While blue-chip stocks offer stability, growth stocks, particularly those listed on the AIM, have the potential for higher returns. Small-cap stocks are often in their early growth stages, meaning they carry more risk but can yield substantial rewards if they succeed. AIM-listed stocks represent emerging industries such as technology, renewable energy, and biotech.

Investing in small-cap stocks requires a higher tolerance for risk and a keen ability to research potential growth opportunities. Traders should consider diversifying their portfolios with a mix of blue-chip and small-cap stocks to balance risk and reward effectively.

Key Stock Trading Strategies for LSE

Fundamental analysis involves evaluating the financial health and performance potential of a company. This includes examining financial statements, profitability, debt levels, and management effectiveness.

For traders, performing fundamental analysis is crucial for selecting stocks with strong growth potential, especially for long-term investments.

Technical Analysis

Technical analysis focuses on price movements and trading volumes to predict future stock prices. Traders use various charting tools and indicators to spot patterns and trends, including:

Moving Averages: Help identify trends by smoothing out price data.

Relative Strength Index (RSI): Measures the speed and change of price movements to identify overbought or oversold conditions.

Bollinger Bands: Show volatility and can help identify potential buy or sell signals.

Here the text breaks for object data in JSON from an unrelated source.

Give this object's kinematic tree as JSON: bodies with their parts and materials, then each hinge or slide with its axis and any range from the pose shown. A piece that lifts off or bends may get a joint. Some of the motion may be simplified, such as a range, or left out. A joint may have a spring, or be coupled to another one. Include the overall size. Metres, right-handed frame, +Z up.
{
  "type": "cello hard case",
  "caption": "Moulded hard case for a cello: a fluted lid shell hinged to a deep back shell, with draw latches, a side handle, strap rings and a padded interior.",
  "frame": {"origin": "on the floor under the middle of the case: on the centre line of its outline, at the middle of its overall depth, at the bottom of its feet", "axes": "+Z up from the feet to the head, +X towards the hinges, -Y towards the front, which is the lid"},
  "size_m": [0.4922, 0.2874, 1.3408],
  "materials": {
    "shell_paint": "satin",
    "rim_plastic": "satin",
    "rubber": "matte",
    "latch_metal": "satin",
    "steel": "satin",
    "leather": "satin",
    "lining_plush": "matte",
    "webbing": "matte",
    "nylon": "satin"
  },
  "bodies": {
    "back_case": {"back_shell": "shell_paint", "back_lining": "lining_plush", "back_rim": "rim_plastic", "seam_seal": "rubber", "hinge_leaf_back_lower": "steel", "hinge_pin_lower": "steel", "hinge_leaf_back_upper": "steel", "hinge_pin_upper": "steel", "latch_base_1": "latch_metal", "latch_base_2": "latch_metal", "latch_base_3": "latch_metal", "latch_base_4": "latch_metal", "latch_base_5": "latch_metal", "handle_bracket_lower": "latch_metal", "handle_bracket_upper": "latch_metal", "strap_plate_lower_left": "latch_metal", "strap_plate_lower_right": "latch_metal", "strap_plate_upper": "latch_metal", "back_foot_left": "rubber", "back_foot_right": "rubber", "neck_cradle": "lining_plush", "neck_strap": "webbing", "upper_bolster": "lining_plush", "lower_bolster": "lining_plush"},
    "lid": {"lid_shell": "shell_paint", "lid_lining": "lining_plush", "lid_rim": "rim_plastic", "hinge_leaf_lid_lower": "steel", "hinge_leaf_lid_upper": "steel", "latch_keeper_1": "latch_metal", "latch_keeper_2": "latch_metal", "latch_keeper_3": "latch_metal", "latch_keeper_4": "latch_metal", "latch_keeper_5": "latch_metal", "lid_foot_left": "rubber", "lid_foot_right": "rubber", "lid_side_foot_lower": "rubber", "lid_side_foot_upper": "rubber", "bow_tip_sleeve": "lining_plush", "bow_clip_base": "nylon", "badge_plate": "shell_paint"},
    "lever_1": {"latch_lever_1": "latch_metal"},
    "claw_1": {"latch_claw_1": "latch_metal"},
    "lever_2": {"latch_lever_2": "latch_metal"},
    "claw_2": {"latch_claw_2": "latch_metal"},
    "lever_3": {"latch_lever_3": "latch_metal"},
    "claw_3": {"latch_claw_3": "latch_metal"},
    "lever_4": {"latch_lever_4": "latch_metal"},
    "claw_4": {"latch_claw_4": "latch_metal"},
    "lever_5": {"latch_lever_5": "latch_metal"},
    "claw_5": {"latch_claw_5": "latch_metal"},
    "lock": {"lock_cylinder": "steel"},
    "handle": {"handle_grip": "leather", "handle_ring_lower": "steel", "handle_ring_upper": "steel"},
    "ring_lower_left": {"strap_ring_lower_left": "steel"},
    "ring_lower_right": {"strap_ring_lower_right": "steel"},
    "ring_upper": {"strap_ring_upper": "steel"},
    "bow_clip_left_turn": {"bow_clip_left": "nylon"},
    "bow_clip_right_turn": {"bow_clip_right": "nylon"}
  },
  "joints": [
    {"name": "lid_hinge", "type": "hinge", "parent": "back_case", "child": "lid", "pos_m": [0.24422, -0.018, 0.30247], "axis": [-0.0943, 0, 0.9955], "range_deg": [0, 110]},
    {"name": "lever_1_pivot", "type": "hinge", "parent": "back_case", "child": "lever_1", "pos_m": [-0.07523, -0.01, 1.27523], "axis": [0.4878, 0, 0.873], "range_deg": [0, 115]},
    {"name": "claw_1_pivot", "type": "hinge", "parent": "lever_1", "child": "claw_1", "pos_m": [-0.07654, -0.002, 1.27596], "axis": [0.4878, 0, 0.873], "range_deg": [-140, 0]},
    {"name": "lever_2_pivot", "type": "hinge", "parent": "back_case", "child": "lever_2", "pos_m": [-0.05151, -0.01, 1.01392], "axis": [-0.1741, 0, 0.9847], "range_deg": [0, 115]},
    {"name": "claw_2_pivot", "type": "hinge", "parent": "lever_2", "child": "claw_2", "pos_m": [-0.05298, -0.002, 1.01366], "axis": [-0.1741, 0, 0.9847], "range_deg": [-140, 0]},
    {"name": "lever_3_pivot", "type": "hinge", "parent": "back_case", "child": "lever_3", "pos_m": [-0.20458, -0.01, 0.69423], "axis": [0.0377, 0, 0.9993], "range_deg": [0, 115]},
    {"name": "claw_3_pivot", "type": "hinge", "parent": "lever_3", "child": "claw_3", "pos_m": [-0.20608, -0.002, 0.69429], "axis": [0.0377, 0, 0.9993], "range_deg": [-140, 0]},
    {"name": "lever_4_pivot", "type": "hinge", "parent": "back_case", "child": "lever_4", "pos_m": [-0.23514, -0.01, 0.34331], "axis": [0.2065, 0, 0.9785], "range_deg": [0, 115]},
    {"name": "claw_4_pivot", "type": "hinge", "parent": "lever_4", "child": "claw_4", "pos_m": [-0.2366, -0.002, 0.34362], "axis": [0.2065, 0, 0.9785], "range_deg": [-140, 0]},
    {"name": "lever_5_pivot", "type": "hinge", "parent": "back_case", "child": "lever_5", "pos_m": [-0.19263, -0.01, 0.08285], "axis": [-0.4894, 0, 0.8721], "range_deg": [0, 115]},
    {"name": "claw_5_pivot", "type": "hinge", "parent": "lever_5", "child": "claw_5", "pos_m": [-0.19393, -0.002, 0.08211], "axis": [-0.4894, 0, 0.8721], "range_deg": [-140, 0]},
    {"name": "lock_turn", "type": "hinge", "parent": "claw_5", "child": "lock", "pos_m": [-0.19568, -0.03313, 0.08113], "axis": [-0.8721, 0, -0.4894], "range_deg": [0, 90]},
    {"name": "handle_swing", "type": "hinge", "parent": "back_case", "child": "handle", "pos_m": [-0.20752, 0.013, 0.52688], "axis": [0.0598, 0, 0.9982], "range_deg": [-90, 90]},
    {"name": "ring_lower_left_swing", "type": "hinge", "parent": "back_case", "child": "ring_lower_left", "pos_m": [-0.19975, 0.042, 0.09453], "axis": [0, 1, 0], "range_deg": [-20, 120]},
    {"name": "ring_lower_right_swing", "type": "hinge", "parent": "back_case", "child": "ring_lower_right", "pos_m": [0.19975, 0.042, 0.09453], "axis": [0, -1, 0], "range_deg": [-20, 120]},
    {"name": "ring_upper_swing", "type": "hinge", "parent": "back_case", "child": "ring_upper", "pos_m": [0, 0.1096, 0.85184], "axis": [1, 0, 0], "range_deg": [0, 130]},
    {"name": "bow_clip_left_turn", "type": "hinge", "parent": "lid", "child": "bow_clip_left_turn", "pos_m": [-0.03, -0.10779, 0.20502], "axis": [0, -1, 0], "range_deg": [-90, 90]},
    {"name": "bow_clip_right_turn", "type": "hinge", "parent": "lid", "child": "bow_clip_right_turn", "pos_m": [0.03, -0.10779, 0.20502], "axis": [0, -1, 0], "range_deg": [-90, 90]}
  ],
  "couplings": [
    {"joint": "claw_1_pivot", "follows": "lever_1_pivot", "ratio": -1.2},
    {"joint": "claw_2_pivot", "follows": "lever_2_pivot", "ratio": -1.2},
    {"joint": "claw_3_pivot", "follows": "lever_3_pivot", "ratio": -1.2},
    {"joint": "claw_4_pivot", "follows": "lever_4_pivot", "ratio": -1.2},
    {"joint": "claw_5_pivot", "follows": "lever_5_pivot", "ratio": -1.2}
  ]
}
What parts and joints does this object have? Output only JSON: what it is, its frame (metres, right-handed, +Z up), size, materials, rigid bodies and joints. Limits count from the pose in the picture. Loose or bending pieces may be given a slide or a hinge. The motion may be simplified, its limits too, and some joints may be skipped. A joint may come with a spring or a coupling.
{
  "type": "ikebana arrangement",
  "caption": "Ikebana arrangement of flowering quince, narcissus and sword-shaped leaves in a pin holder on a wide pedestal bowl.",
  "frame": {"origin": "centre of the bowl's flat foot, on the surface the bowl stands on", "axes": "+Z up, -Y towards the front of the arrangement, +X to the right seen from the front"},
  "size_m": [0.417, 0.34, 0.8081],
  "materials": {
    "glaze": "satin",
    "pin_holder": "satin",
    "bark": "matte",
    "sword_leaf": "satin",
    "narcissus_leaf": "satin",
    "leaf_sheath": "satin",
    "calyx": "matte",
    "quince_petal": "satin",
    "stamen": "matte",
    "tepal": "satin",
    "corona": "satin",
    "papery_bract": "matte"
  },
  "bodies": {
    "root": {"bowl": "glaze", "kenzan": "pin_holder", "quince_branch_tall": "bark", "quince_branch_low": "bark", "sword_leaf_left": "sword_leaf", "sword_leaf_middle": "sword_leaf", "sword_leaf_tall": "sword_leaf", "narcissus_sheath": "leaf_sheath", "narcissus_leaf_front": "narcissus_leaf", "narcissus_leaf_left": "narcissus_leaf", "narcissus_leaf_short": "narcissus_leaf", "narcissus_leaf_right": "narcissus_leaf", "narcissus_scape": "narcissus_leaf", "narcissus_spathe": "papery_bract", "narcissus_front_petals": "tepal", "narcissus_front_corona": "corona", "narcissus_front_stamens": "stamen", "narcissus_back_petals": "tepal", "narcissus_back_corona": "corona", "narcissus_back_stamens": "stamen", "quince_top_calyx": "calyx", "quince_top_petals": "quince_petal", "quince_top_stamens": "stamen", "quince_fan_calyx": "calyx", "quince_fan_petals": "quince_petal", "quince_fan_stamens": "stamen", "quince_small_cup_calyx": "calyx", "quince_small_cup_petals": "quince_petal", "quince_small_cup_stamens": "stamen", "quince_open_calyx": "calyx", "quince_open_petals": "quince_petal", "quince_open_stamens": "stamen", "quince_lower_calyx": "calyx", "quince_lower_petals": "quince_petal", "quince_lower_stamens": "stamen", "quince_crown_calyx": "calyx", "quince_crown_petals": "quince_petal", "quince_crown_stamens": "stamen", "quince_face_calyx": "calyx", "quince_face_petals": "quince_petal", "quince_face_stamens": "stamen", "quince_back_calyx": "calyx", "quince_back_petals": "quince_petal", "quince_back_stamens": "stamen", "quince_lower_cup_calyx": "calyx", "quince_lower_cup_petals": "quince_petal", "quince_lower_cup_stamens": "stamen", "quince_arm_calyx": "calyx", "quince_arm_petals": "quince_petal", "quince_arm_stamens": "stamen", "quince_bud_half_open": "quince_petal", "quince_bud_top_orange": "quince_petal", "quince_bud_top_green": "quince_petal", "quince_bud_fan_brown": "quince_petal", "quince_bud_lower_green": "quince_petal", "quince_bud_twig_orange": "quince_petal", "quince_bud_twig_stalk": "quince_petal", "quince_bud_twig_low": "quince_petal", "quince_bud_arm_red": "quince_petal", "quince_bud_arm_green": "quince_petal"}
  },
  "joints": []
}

Technical analysis is particularly useful for traders interested in short-term opportunities or those employing strategies like swing trading or day trading.

Momentum Trading

Momentum trading involves capitalizing on trends in the market. Momentum traders buy stocks that are trending upwards and sell those that are trending downwards. This strategy relies on the idea that stocks that have been performing well will continue to do so in the short term.

To succeed in momentum trading, it is crucial to stay updated on market news and events that could drive a stock’s movement, such as earnings reports, product launches, or political developments.

Value Investing

Value investing is a long-term strategy where investors seek stocks that are undervalued relative to their intrinsic worth. These stocks often have strong fundamentals but are temporarily underpriced due to market sentiment or external factors. By purchasing undervalued stocks, value investors aim to profit when the market corrects the price.

Swing Trading

Swing trading involves holding stocks for a few days or weeks to capitalize on short- to medium-term price movements. Traders use technical indicators to identify entry and exit points. This strategy is more active than long-term investing but less time-intensive than day trading.

Market Liquidity and Trading Hours

Liquidity refers to how easily an asset can be bought or sold without affecting its price. Highly liquid stocks, such as those in the FTSE 100, have smaller bid-ask spreads, making them ideal for traders who need to enter and exit positions quickly. On the other hand, smaller stocks with lower trading volumes may be more volatile and harder to trade without impacting the price.

The LSE operates from 8:00 AM to 4:30 PM (GMT), with the busiest trading periods typically occurring at the market’s opening and closing. Traders often look for volatility during these times to capitalize on price movements. It is also important to keep an eye on global market openings, as they can influence the LSE.

Conclusion

Stock trading on the LSE offers many opportunities, but it also requires a thorough understanding of market dynamics, strategies, and risk management techniques. By applying a disciplined approach and utilizing tools such as fundamental and technical analysis, traders can maximize their chances of success. Whether you’re engaging in long-term investing or active stock trading, the key to success lies in staying informed, diversifying your portfolio, and managing risk effectively.